The potential for artificial intelligence to transform health care is huge, but there’s a big catch.
AI algorithms will need vast amounts of medical data on which to train before machine learning can deliver powerful new ways to spot and understand the cause of disease. That means imagery, genomic information, or electronic health records—all potentially very sensitive information.
That’s why researchers are working on ways to let AI learn from large amounts of medical data while making it very hard for that data to leak.
One promising approach is now getting its first big test at Stanford Medical School in California. Patients there can choose to contribute their medical data to an AI system that can be trained to diagnose eye disease without ever actually accessing their personal details.

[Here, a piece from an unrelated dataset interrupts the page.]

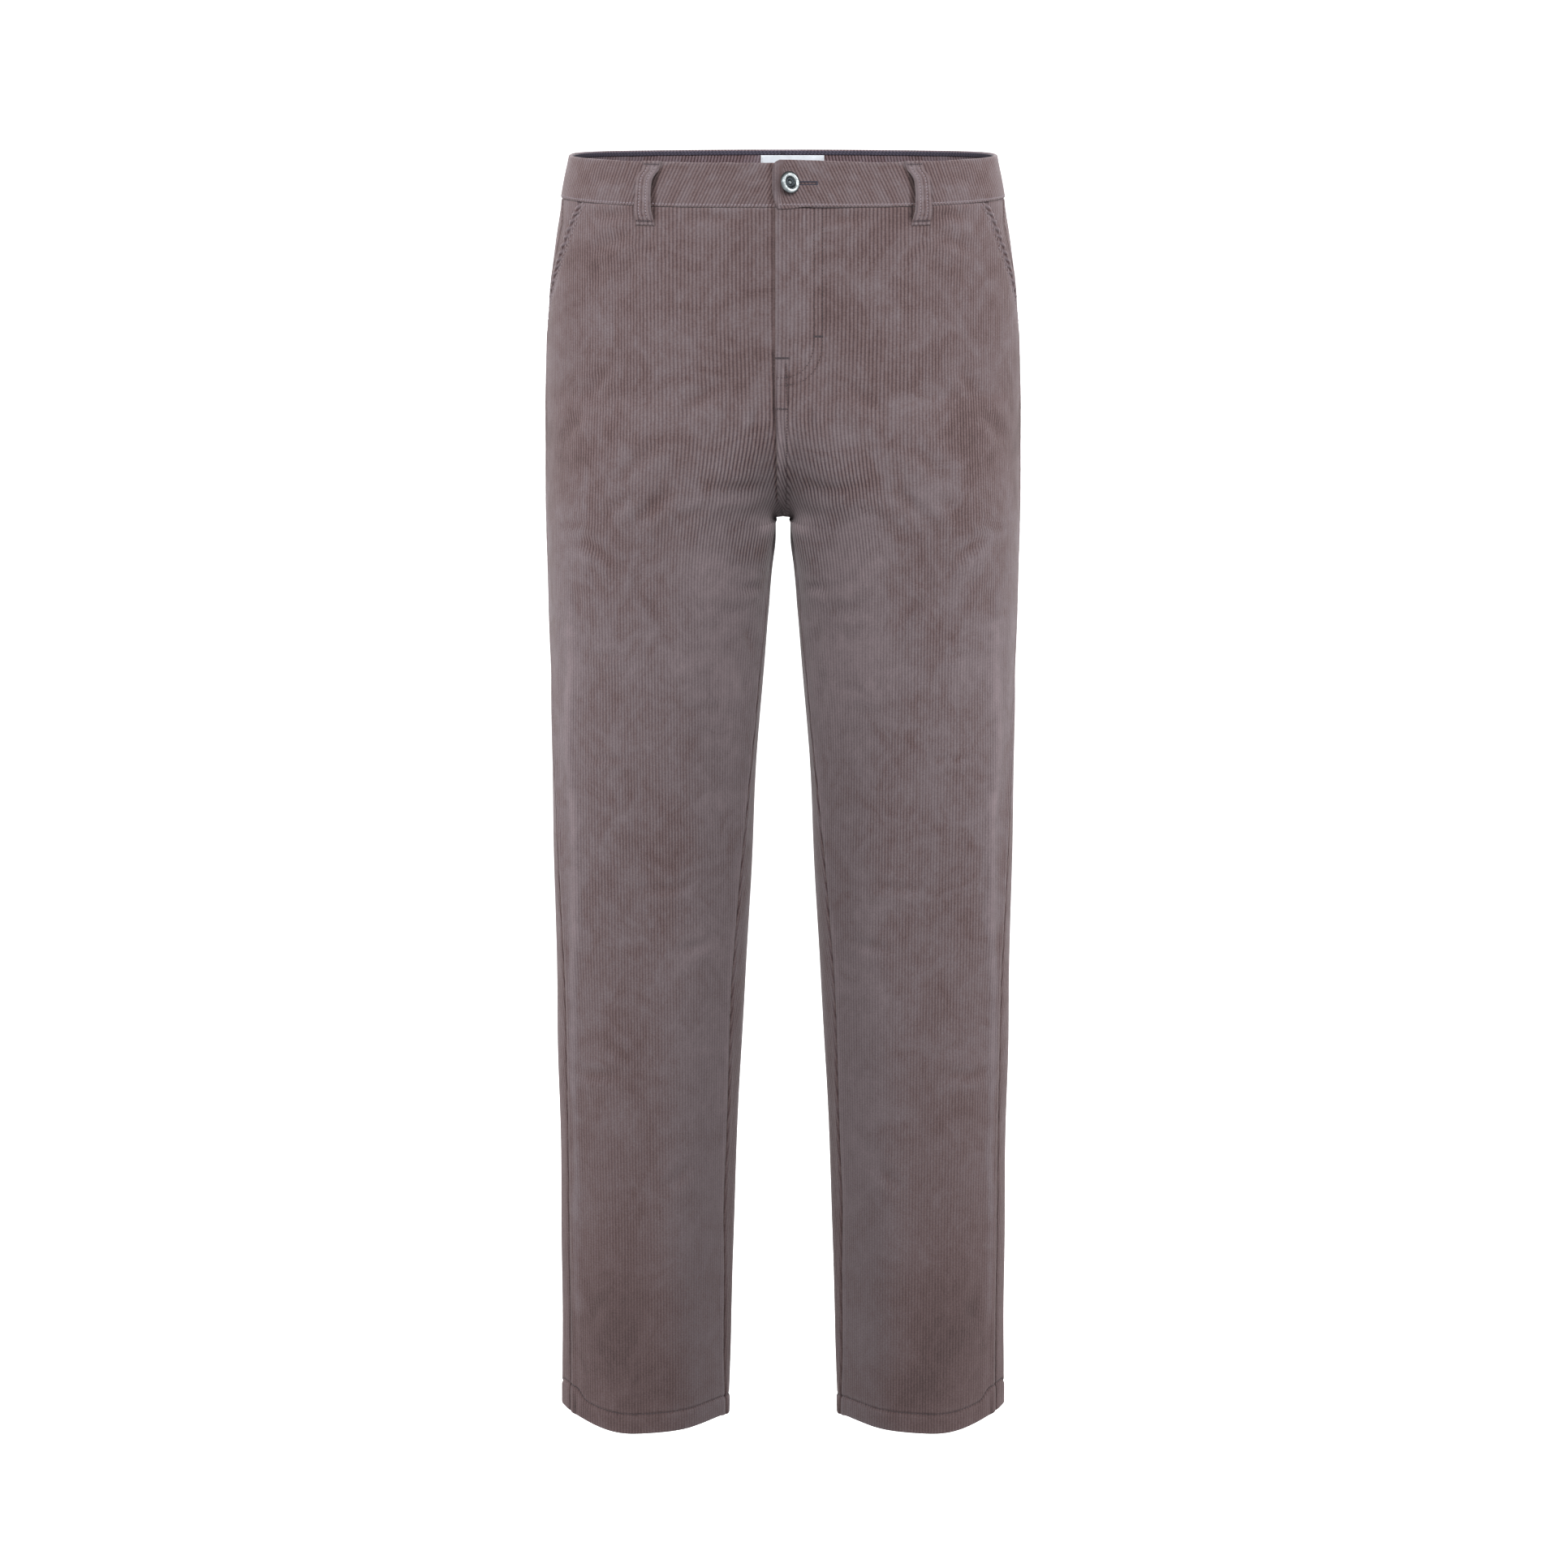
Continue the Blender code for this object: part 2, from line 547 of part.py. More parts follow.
# ---------------------------------------------------------------- button
def waist_button():
    """A ring-topped shank button turned about its own axis, standing on the band."""
    direction = skin(WAIST_SEAM + BUTTON_HEIGHT, BUTTON_SHARE, 1.0) - skin(WAIST_SEAM + BUTTON_HEIGHT, BUTTON_SHARE)
    across = np.cross(direction, (0.0, 0.0, 1.0))
    across /= np.linalg.norm(across)
    upward = np.cross(across, direction)
    radii = np.array(BUTTON_SHAPE["radius"]) * MM
    levels = np.array(BUTTON_SHAPE["height"]) * MM
    turns = 24
    points = [BUTTON_FOOT + direction * levels[0]]
    faces = []
    rings = []
    for radius, level in zip(radii[1:-1], levels[1:-1]):
        ring = []
        for step in range(turns):
            angle = 2 * np.pi * step / turns
            ring.append(len(points))
            points.append(BUTTON_FOOT + direction * level
                          + radius * (across * np.cos(angle) + upward * np.sin(angle)))
        rings.append(ring)
    points.append(BUTTON_FOOT + direction * levels[-1])
    last = len(points) - 1
    for step in range(turns):
        after = (step + 1) % turns
        faces.append((0, rings[0][step], rings[0][after]))
        faces.append((last, rings[-1][after], rings[-1][step]))
        for low, high in zip(rings, rings[1:]):
            faces.append((low[after], low[step], high[step], high[after]))
    return solid("waist_button", points, faces, colour=(0.35, 0.36, 0.37), rough=0.3, metal=1.0)


waist_button()
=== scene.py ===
"""Looks of the corduroy chinos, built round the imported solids.

The cloth is a set of thin shells on the same skin as the solids.
A place on the skin is named by its height and by its share of the way round the left half:
share 0 is the centre front (lower down, the inside leg seam), 1 the side seam, 2 the centre back.
The right half is the left one mirrored in x.
Creases, seam ridges and rolled edges are heights added along the skin's own outward direction.
Metres, z up, the front faces -y, the origin is the middle of the waist opening.
"""

import json

import bpy
import numpy as np
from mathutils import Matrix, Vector

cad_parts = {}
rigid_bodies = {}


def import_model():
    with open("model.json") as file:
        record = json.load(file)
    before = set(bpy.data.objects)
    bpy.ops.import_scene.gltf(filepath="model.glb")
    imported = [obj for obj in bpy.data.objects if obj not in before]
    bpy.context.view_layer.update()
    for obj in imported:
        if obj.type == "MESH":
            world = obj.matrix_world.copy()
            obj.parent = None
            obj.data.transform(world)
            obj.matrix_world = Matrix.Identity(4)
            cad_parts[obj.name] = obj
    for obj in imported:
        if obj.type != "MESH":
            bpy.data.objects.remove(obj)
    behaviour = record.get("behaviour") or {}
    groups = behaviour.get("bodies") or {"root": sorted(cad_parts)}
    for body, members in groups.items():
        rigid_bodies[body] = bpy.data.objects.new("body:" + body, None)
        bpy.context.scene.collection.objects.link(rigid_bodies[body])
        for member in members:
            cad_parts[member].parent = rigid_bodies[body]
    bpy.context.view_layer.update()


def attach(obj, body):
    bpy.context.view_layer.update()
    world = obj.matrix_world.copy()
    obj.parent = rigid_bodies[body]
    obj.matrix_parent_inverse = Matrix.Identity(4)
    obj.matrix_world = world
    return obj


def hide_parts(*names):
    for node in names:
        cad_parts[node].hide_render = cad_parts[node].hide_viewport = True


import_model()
scene = bpy.context.scene

# ---------------- driving sizes, as in the solids
MM = 0.001
CLOTH = 1.5 * MM              # corduroy wall
SEAM = 0.08 * MM              # gap left between two pieces that are sewn together
FOLDED_HEM = 3.1 * MM         # wall where the hem is turned up inside
HEM_TURN = 20.0 * MM          # height of the turned-up hem
HEM_STITCH = 18.5 * MM        # the row of stitches that holds it
HEM_CLIMB = 8.0 * MM          # which climbs by this much on its way to the side seam
BAND_HEIGHT = 36.0 * MM
BAND_OUT = 0.6 * MM           # the band stands this far proud of the panels
BAND_IN = 2.4 * MM            # and reaches this far inside the skin
WAIST_SEAM = -17.5 * MM
WAIST_TILT = 0.043            # the back of the waist sits higher than the front
BACK_TILT = 0.052             # behind the sides it climbs a little more
HIP_LIFT = 1.8 * MM           # and the sides sit higher than both
HEM_HEIGHT = -1100.3 * MM
HEM_TILT = 0.0625             # the hem is square to the slanting leg
LEG_MIDDLE = 125.0 * MM
CROTCH = -289.5 * MM
CROTCH_ROUND = 8.0 * MM
CLEFT_REACH = 45.0 * MM
CROTCH_REACH = 50.0 * MM
FRONT_RISE_TOP = -180.0 * MM
BACK_RISE_TOP = -150.0 * MM
SQUARE = 2.35                 # 2 would be a plain ellipse, more is squarer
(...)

Participants submit ophthalmology test results and health record data through an app. The information is used to train a machine-learning model to identify signs of eye disease (such as diabetic retinopathy and glaucoma) in the images. But the data is protected by technology developed by Oasis Labs, a startup spun out of UC Berkeley, which guarantees that the information cannot be leaked or misused. The startup was granted permission by Stanford Medical School to start the trial last week, in collaboration with researchers at UC Berkeley, Stanford and ETH Zurich
The sensitivity of private patient data is a looming problem. AI algorithms trained on data from different hospitals could potentially diagnose illness, prevent disease, and extend lives. But in many countries medical records cannot easily be shared and fed to these algorithms for legal reasons. Research on using AI to spot disease in medical images or data usually involves relatively small data sets, which greatly limits the technology’s promise.
“It is very exciting to be able to do with this with real clinical data,” says Dawn Song, cofounder of Oasis Labs and a professor at UC Berkeley. “We can really show that this works.”

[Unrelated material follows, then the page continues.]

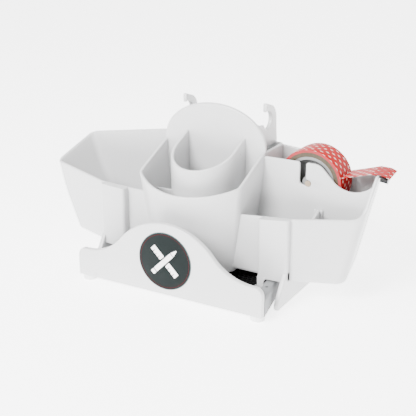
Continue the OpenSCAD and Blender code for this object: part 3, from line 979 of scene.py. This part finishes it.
divider = {"z": (23.25, 74), "back": 79.7, "headFront": 77.9, "headX": (96.6, 104.6), "middle": 100.6,
           "half": 1.2, "clear": 2.75 + 0.3, "edge": 0.8}


def dividerParts(d):
    # a web turned like the end walls, with a flat head against the tape wall
    def front(x):
        return tray["front"] + d["clear"] + tray["sweep"] * (x - tray["sweepFrom"])

    back, mid, half = d["back"], d["middle"], d["half"]
    x = mid + tray["toeIn"] * (back - front(mid)) / (1 + tray["toeIn"] * tray["sweep"])
    x0, x1 = d["headX"]
    web = rounded([(mid - half, back), (x - half, front(x - half)), (x + half, front(x + half)),
                   (mid + half, back)], 0.9, 4)
    head = rounded([(x0, d["headFront"]), (x1, d["headFront"]), (x1, back), (x0, back)], 0.85, 5)
    return [plate(shape, *d["z"], d["edge"], "xy") for shape in (web, head)]


makePiece("divider_tee", dividerParts(divider), [whitePlastic], "divider", ["pocket_divider"])
print("bins and legs ready")

strip = {"route": ((117.6, 102.4), (128, 105.4), (138.4, 108.5), (141, 109.35), (146, 109.5),
                   (151.8, 109.45), (157.5, 107.6)),
         "thick": 0.3, "skew": 0.0875}


def windingParts(r):
    # the roll's outside carries the print round it; its flat sides show the layers
    steps = 180
    a = np.linspace(0, tau, steps + 1)[:, None]
    s = np.linspace(0, 1, 9)[None]
    ring = r["radius"] - 0.25 * np.abs(2 * s - 1) ** 12
    x, z = r["x"] + ring * np.cos(a), r["z"] + ring * np.sin(a)
    depth = r["front"] + s * r["width"]
    outside = np.stack([x, np.broadcast_to(depth, x.shape), z], -1)
    turns = round(tau * r["radius"] / r["diamondLong"])
    uv = np.stack(np.broadcast_arrays(a / tau * turns, s * r["width"] / r["diamondWide"]), -1)
    bore = r["coreOuter"]
    inside = np.stack(np.broadcast_arrays(r["x"] + bore * np.cos(a), depth[:, ::-1],
                                          r["z"] + bore * np.sin(a)), -1)
    sheets = [loft(outside, capped=False, closedColumns=False, uv=uv),
              loft(inside, capped=False, closedColumns=False)]
    for row, edge in ((0, -1), (-1, 0)):
        k = np.linspace(0, 1, 4)[None, :, None]
        side = outside[:, row][:, None] * (1 - k) + inside[:, edge][:, None] * k
        sheets.append(loft(side, capped=False, closedColumns=False))
    return sheets


def joined(parts):
    # several open sheets as one closed part, so that its volume can be signed
    points = np.concatenate([p["points"] for p in parts])
    starts = np.cumsum([0] + [len(p["points"]) for p in parts[:-1]])
    quads = np.concatenate([p["quads"] + s for p, s in zip(parts, starts)])
    uv = np.concatenate([p["uv"] if p["uv"] is not None else np.zeros((len(p["points"]), 2)) for p in parts])
    return {"points": points, "quads": quads, "caps": [], "uv": uv}


def makeRoll(r):
    item = makePiece("tape_roll_print", [joined(windingParts(r))], [tapePrint, tapeSide], "tape_roll",
                     ["tape_winding"])
    # consistent facing, then the flat sides and the bore take the layered finish
    work = bmesh.new()
    work.from_mesh(item.data)
    bmesh.ops.recalc_face_normals(work, faces=work.faces)
    work.to_mesh(item.data)
    work.free()
    normals = np.empty(len(item.data.polygons) * 3)
    centres = np.empty(len(item.data.polygons) * 3)
    item.data.polygons.foreach_get("normal", normals)
    item.data.polygons.foreach_get("center", centres)
    away = centres.reshape(-1, 3) - placed((r["x"], 0, r["z"]))
    radius = np.hypot(away[:, 0], away[:, 2]) / mm
    flat = (np.abs(normals.reshape(-1, 3)[:, 1]) > 0.7) | (radius < r["coreOuter"] + 0.5)
    item.data.polygons.foreach_set("material_index", flat.astype(np.int32))
    item.data.set_sharp_from_angle(angle=math.radians(35))


makeRoll(roll)


def stripPart(s, r):
    # the drawn tape: a thin ribbon along the route, with the print running on in its UV map
    route = np.array(s["route"], float)
    t = np.linspace(0, len(route) - 1, 60)
    line = np.column_stack([np.interp(t, np.arange(len(route)), route[:, i]) for i in (0, 1)])
    smooth = line.copy()
    for _ in range(6):
        smooth[1:-1] = (smooth[:-2] + 2 * smooth[1:-1] + smooth[2:]) / 4
    run = np.concatenate([[0], np.cumsum(np.linalg.norm(np.diff(smooth, axis=0), axis=1))])
    across = np.linspace(0, r["width"], 12)
    last = (run / run[-1])[:, None] ** 3
    x = smooth[:, :1] - last * s["skew"] * across[None]
    y = np.broadcast_to(r["front"] + across[None], x.shape)
    z = np.broadcast_to(smooth[:, 1:], x.shape) + 0.05
    top = np.stack([x, y, z + s["thick"]], -1)
    low = np.stack([x, y, z], -1)
    uvTop = np.stack(np.broadcast_arrays(run[:, None] / r["diamondLong"],
                                         across[None] / r["diamondWide"]), -1)
    return loft(np.concatenate([top, low[:, ::-1]], 1), uv=np.concatenate([uvTop, uvTop[:, ::-1]], 1))


barLow, barHigh = (placed((x, 0, 0))[0] for x in (144.0, 152.5))
tapeOverBar = diamondTape("printed tape over the bar", (barLow, barHigh))
makePiece("drawn_tape", [stripPart(strip, roll)], [tapeOverBar], "tray", ["tape_strip"])
for name, material in (("tape_core", kraftCard), ("tape_hub", finish["hub plastic"]),
                       ("tape_spindle", finish["spindle plastic"]), ("cutter_bar", finish["black plastic"]),
                       ("cutter_blade", bladeSteel)):
    finishNode(name, material)
print("tape ready")


floor = {"half": 6.0, "near": -4.0, "far": 6.0, "riseFrom": 3.0, "rise": 0.35, "glow": 3.4}


def makeFloor(f):
    # a wide pale floor in metres that curves up far behind, as one sheet: it rises with the
    # square of the distance past riseFrom
    y = np.linspace(f["near"], f["far"], 60)
    z = np.where(y > f["riseFrom"], (y - f["riseFrom"]) ** 2 * f["rise"], 0.0)
    x = np.array([-f["half"], f["half"]])
    grid = np.stack(np.broadcast_arrays(x[None], y[:, None], z[:, None]), -1)
    mesh = bpy.data.meshes.new("floor")
    mesh.from_pydata(grid.reshape(-1, 3).tolist(), [], gridFaces(60, 2, closedColumns=False).tolist())
    m = Recipe("floor", (0.93, 0.93, 0.93), 0.6)
    m.set("Specular IOR Level", 0.1)
    m.set("Emission Color", (1, 1, 1, 1))
    m.set("Emission Strength", f["glow"])
    mesh.materials.append(m.material)
    item = bpy.data.objects.new("floor", mesh)
    stageGroup.objects.link(item)


makeFloor(floor)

Oasis stores the private patient data on a secure chip, designed in collaboration with other researchers at Berkeley. The data remains within the Oasis cloud; outsiders are able to run algorithms on the data, and receive the results, without its ever leaving the system. A smart contract—software that runs on top of a blockchain—is triggered when a request to access the data is received. This software logs how the data was used and also checks to make sure the machine-learning computation was carried out correctly.
“This will show we can help patients contribute data in a privacy-protecting way,” says Song. She says that the eye disease model will become more accurate as more data is collected.
Such technology could also make it easier to apply AI to other sensitive information, such as financial records or individuals’ buying habits or web browsing data. Song says the plan is to expand the medical applications before looking to other domains.
“The whole notion of doing computation while keeping data secret is an incredibly powerful one,” says David Evans, who specializes in machine learning and security at the University of Virginia. When applied across hospitals and patient populations, for instance, machine learning might unlock completely new ways of tying disease to genomics, test results, and other patient information.
“You would love it if a medical researcher could learn on everyone’s medical records,” Evans says. “You could do an analysis and tell if a drug is working on not. But you can’t do that today.”
Despite the potential Oasis represents, Evans is cautious. Storing data in secure hardware creates a potential point of failure, he notes. If the company that makes the hardware is compromised, then all the data handled this way will also be vulnerable. Blockchains are relatively unproven, he adds.
“There’s a lot of different tech coming together,” he says of Oasis’s approach. “Some is mature, and some is cutting-edge and has challenges.”